Work instructions:
Repeat only the lines running from the beginning of the material through the line that contains "# and the two".

Source excerpt:
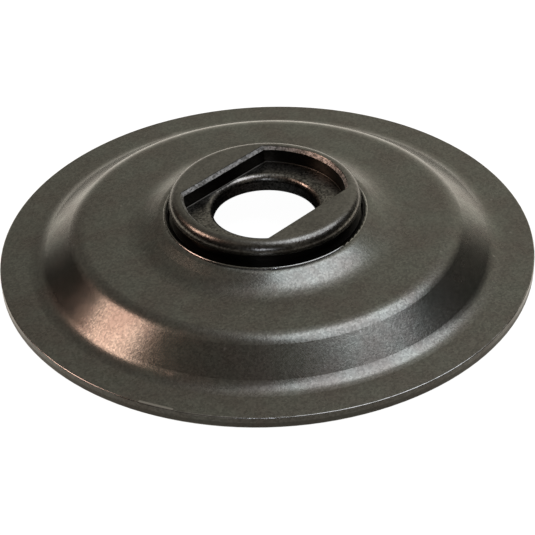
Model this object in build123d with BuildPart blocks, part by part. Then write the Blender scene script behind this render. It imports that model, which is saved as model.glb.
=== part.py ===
from build123d import *
import os

# Clamping flange for a cutting wheel: a pressed steel dish with a keyed hub set in its crown.
# Frame: origin at the centre of the rim's clamping face, +Z up the axis towards the hub's nose,
# and the two flats of the hub's socket parallel to X. Sizes are in millimetres.

# Pressed dish
rim_radius = 51.5            # half of the 103 mm outer diameter
sheet = 2.2                  # thickness of the pressed steel
land_height = 7.8            # upper face of the flat land between the two cones
crown_height = 9.85          # upper face of the crown round the hub
rim_inner_radius = 44.3      # corner between the rim and the outer cone
land_outer_radius = 36.4     # corner between the outer cone and the land
land_inner_radius = 24.6     # corner between the land and the inner cone
crown_radius = 20.1          # corner between the inner cone and the crown

# Bend radii on the upper face of the sheet
rim_bend = 5.5
land_outer_bend = 5.2
land_inner_bend = 11.0
crown_bend = 2.6
edge_round = 0.2             # sheared edges of the rim

# Drive hub
hub_height = 14.1            # upper face of the nose
nose_radius = 18.35          # outside of the rounded lip
nose_round = 1.9
nose_underside = 11.75
nose_lower_round = 0.25
neck_radius = 16.45          # bottom of the groove under the lip
socket_radius = 15.4         # round ends of the drive socket
socket_flat = 10.8           # half of the distance across the socket's flats
socket_floor = 10.65         # upper face of the bolt seat
socket_corner = 0.4          # upright corners between the flats and the round ends
socket_foot = 0.25           # small round where the walls meet the bolt seat
mouth_chamfer = 0.65         # rough broken edge round the mouth of the socket

# Seating of the hub in the dish
seat_radius = 18.45          # recess in the crown for the hub's flange
seat_depth = 1.2
seat_round = 0.85            # soft edge where the crown turns down into the recess
bead_radius = 19.3           # low bead thrown up round the recess
bead_size = 0.3
bead_rise = 0.17             # above the crown
flange_gap = 0.15            # all round the hub's flange
flange_thickness = 0.75
spigot_radius = 16.6         # hole in the dish, filled by the hub's spigot
collar_radius = 19.4
collar_thickness = 1.4
collar_chamfer = 0.35
foot_thickness = 0.5         # end of the spigot, staked out under the collar
foot_spread = 0.7

# Bolt seat
arbor_bore_radius = 10.03    # slides on a 20 mm arbor
seat_ring_thickness = 3.4
bore_lead_in = 1.3           # rounding at the top of the bore
bore_exit = 0.3              # chamfer at the bottom of the bore

# Levels that follow from the sizes above
seat_floor = crown_height - seat_depth
collar_top = crown_height - sheet
collar_bottom = collar_top - collar_thickness
hub_bottom = collar_bottom - foot_thickness
seat_ring_bottom = socket_floor - seat_ring_thickness
flange_radius = seat_radius - flange_gap
flange_top = seat_floor + flange_thickness
bead_centre = crown_height + bead_rise - bead_size
foot_radius = spigot_radius + foot_spread

os.makedirs("parts", exist_ok=True)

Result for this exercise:
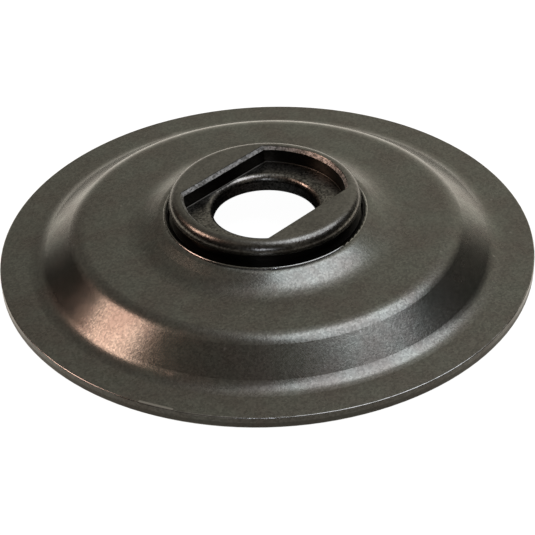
Model this object in build123d with BuildPart blocks, part by part. Then write the Blender scene script behind this render. It imports that model, which is saved as model.glb.
=== part.py ===
from build123d import *
import os

# Clamping flange for a cutting wheel: a pressed steel dish with a keyed hub set in its crown.
# Frame: origin at the centre of the rim's clamping face, +Z up the axis towards the hub's nose,
# and the two flats of the hub's socket parallel to X. Sizes are in millimetres.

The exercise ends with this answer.